The appearance of separateness may be an illusion but creation and the act of creation are also energizing and blissful experiences (we see this as obvious in the pleasure of procreation through sexual means).

The outward flowing Force of maya in creating the illusion of separateness began to identify with that separateness and to reject the thought of losing that separateness by acknowledging, attuning and merging back into God. In short, an act of rebellion.

In a single human life we see this after puberty. As the sex force appears powerfully in the young human body, the ego is strengthened and the former child wants to separate, go his own way and become his own person.

Thus the Divine Self becomes eclipsed by the ego self both in the macrocosm of creation and of the vast universe of consciousness, AND, in the microcosm of human consciousness. This rejection of the invitation to act in harmony with the One Self of all is repeated daily not just at some point in time.

Thus God as Doer becomes Maya, the Force that affirms separateness (often at the expense of other selfs), and God as my Divine Self becomes ego: pursuer of desires, prejudices, and fears.

The person who has embarked upon the journey back to God is sometimes counseled to see all his actions as God the ultimate Doer. But this intention is merely an affirmation until the soul actually achieves enlightenment.

This affirmation is not intended to justify evil or wrong acts. It is intended to help the devotee begin to identify more and more with the indwelling Divine Self.

As described above we can refer to evil as a cosmic force or as an impulse within individual consciousness. The difference is not that important except only in this: as we awaken spiritually, we can experience the power of the fact that we can distance our identity from our past errors, seeing them simply as errors arising out of the force of Maya with which we cooperated. But by re-directing our identity from the hypnosis of separateness, we can choose a higher awareness of reality which is to say that the ultimate Doer (Force) is God.
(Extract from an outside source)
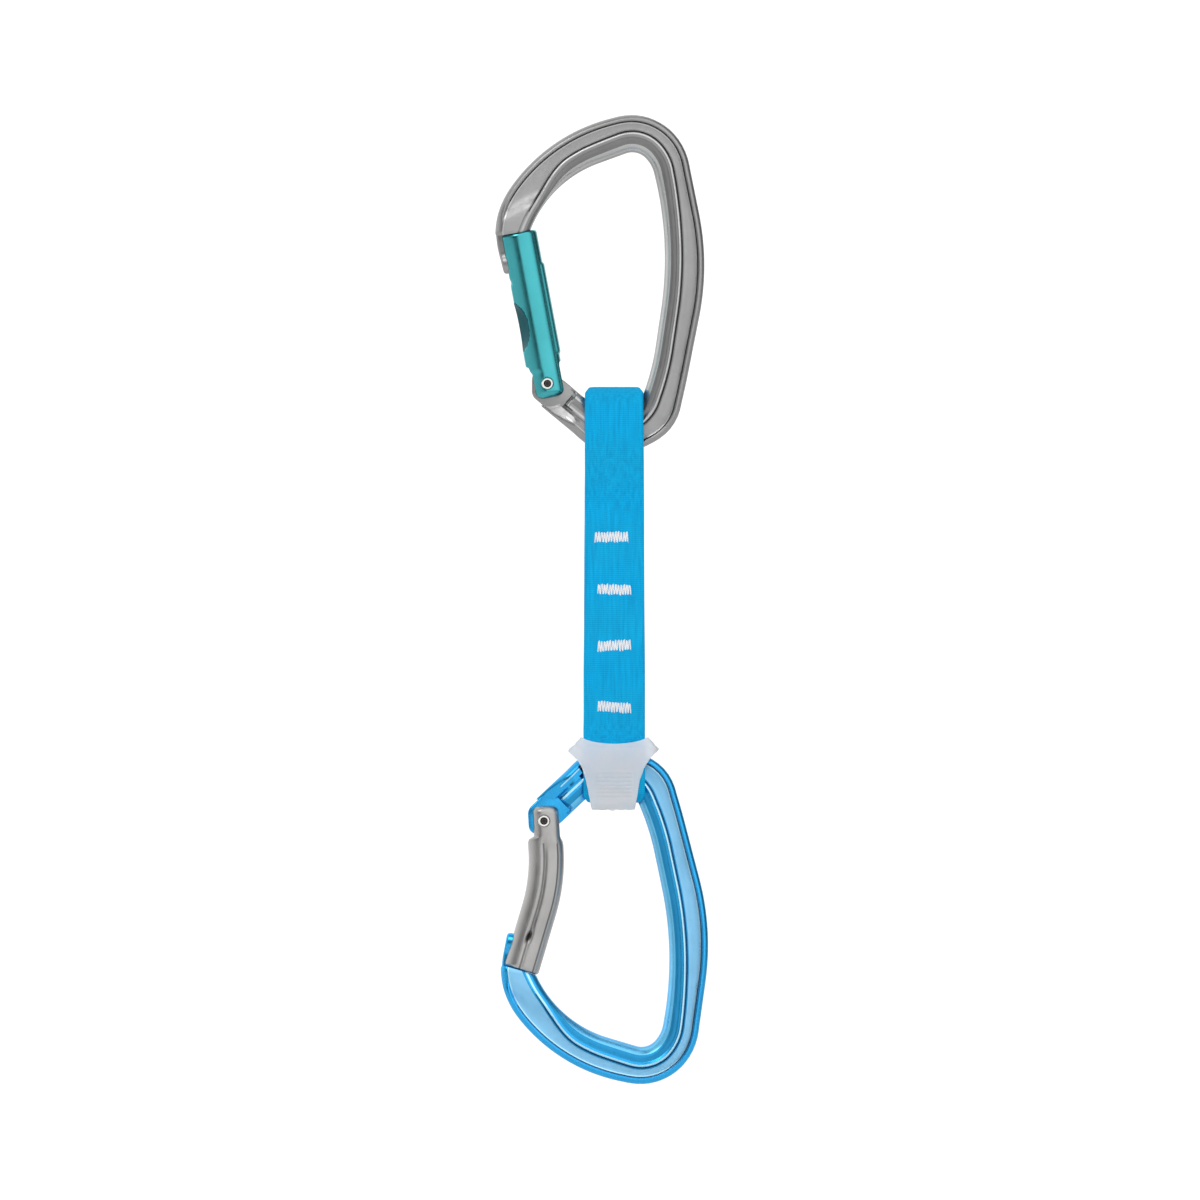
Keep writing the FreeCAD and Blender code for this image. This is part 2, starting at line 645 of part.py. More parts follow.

Thus in the highest metaphysical sense, God IS the Doer but in creating a universe whose perpetuation depends on all organisms to view themselves as separate (in order to survive!) there was no choice but to allow the opposites (good and evil) to operate in a ceaseless flux of apparently innate reality (separateness).

Yogananda wrote (as a further reference I encourage you to read the book ESSENCE OF SELF REALIZATION), “The drama of life has for its lesson that it is, simply, that: a drama.” Good and evil are both necessary for the perpetuation of the drama. Souls can be freed from the drama only by an act of will and choice. We can choose to remain in the drama for what might seem an eternity if we choose to. Thus the drama continues while only individual souls awaken and get to leave (forever).
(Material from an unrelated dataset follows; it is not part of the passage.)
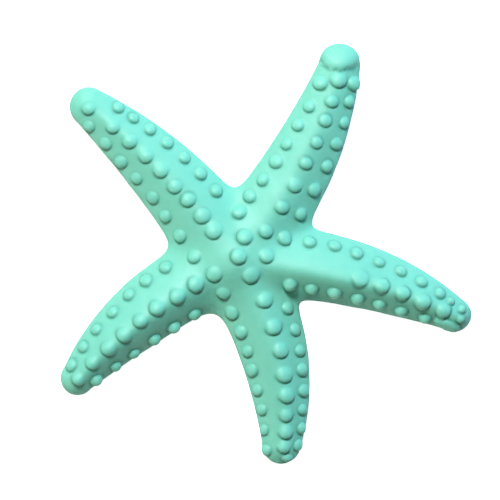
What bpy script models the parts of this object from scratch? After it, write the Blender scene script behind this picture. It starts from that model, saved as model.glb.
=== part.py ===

From the God’s eye view, this drama, being innately illusory, is just that:a drama. Neither good nor bad but a great play whose purpose is to invite the players, one by one, to want to know the Playwright and to want to give up their acting careers.
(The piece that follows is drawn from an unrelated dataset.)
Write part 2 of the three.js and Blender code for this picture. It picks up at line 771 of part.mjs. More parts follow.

God is One and Eternal. “In the beginning was the WORD, the WORD was with God and the WORD was God….and nothing that was created was created without the Word of God…..this is the reference in the first chapter of the gospel of John describing the vibration of the Holy Spirit (Aum) that is the “first” or primordial movement of consciousness that creates and sustains the creation. Its further movement outward becomes the Satanic force of Maya seeking, as is necessary for the drama, the perpetuation of the great play.

I hope this is helpful but I must warn you: great saints and Yogananda himself protested to Divine Mother that this is all unfair to us. He even went so far as to suggest to devotees that we “blame” God for our dilemma. Blame here is meant to help us detach from the drama sufficiently to begin re-identifying with God as the sole Reality: the Doer!

But no explanation will EVER suffice to answer your question satisfactorily. Yogananda himself admitted that and said simply when pestered: “when you find God you will look back and say what a great play!” No true saint has ever turned away saying God is a scam.

Faith, St. Paul said, is evidence of things unseen. Belief is a good beginning but faith is knowing through intuition rather than logic or philosophy.

I wish you well and applaud your sincerity and depth of your desire to know “the truth that can make you free.”

Joy to you!
Nayaswami Hriman

PS. If I had more time, this would have been shorter in length.